= Matti Kuusela =

Finnish journalist

Matti Kuusela (born 12 June 1956) is a retired Finnish journalist. He worked for Aamulehti for nearly 40 years. Kuusela received many journalism awards in his career. In 2024, Kuusela revealed in his autobiography, that he has written self-invented material in his articles.

== Career ==
Kuusela started his career in 1981 and worked as a regular journalist for Aamulehti from 1983 to 2020, when he retired. After this, Kuusela worked as an occasional assistant for Iltalehti. Kuusela worked as a sports reporter, editor of the Sunday pages and from 2000 as a culture journalist.

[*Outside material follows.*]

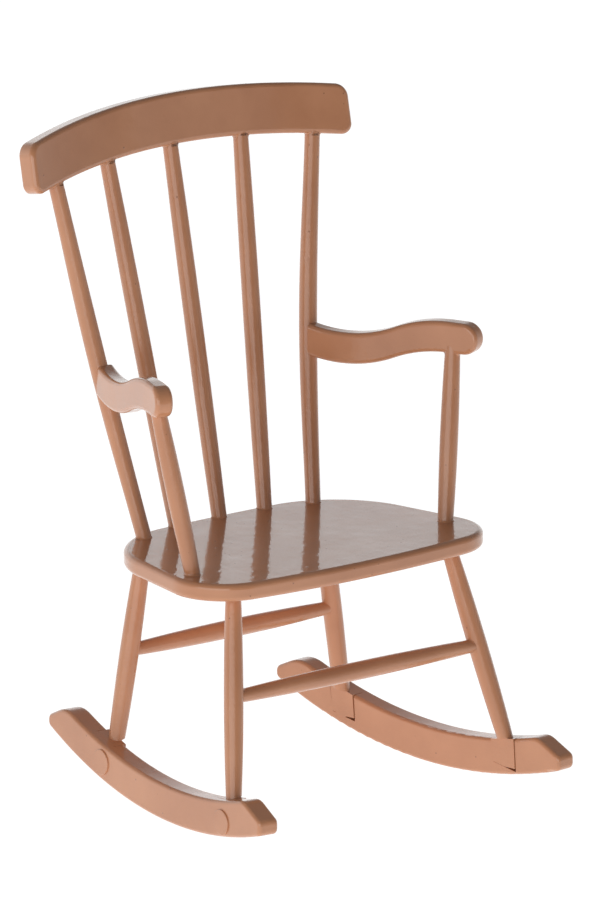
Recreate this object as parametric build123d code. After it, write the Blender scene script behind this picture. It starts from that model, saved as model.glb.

For the majority of his career, Kuusela has worked with narrative journalism and reportages, travelogues, personal interviews and columns, among other things. He has received several important awards during his career, such as the Tiedonjulkistamisen valtionpalkinto, Lumilapio-award for investigative journalism, Best newspaper story of the year award by Sanomalehtien Liitto and Bonnier's best newspaper story award. Kuusela was especially known for his reportage trips abroad, which he made to Asia, the Middle East, Russia and Ukraine. Kuusela worked as a Beijing correspondent for six months in 2004.

Kuusela lives in Nokia with his wife. They have 2 adult kids.

== Disclosure of fictitious interviews ==
In March 2024, it was revealed that Kuusela had written fabrications in some of his interviews with Aamulehti. He admitted in his biography Journalisti – Toisenlainen toimittaja that he used fiction in some of his articles. After the book was published, Aamulehti removed 551 articles written by Kuusela and launched an internal investigation. The investigation stated that Kuusela had used fiction in several articles written at different times. Determining the total amount is difficult.

Kuusela denies that he distorted the statements of the interviewees. He says that he used exaggeration, sarcasm and amusement as stylistic devices. According to Kuusela, readers should understand that not all articles are completely true. A complaint has been made to the Council for Mass Media in Finland.

Matti Apunen was the editor-in-chief of Aamulehti between 1998 and 2010. He has defended Kuusela's experimental style and has said he understands the context in which the stories have been published. Apunen says that there should be room for experimentation and play in journalism, as long as the context is clear. According to Apunen, the limits are absolute in news articles, but an experimental body text is a different matter.

In May 2023, Iltalehti had to remove 33 articles about the Russian invasion of Ukraine from its website. The magazine's investigation raised unethical concerns in the assistant's activities, such as the misuse of images at different times and places. This also raised doubts about the truthfulness of the information in other stories.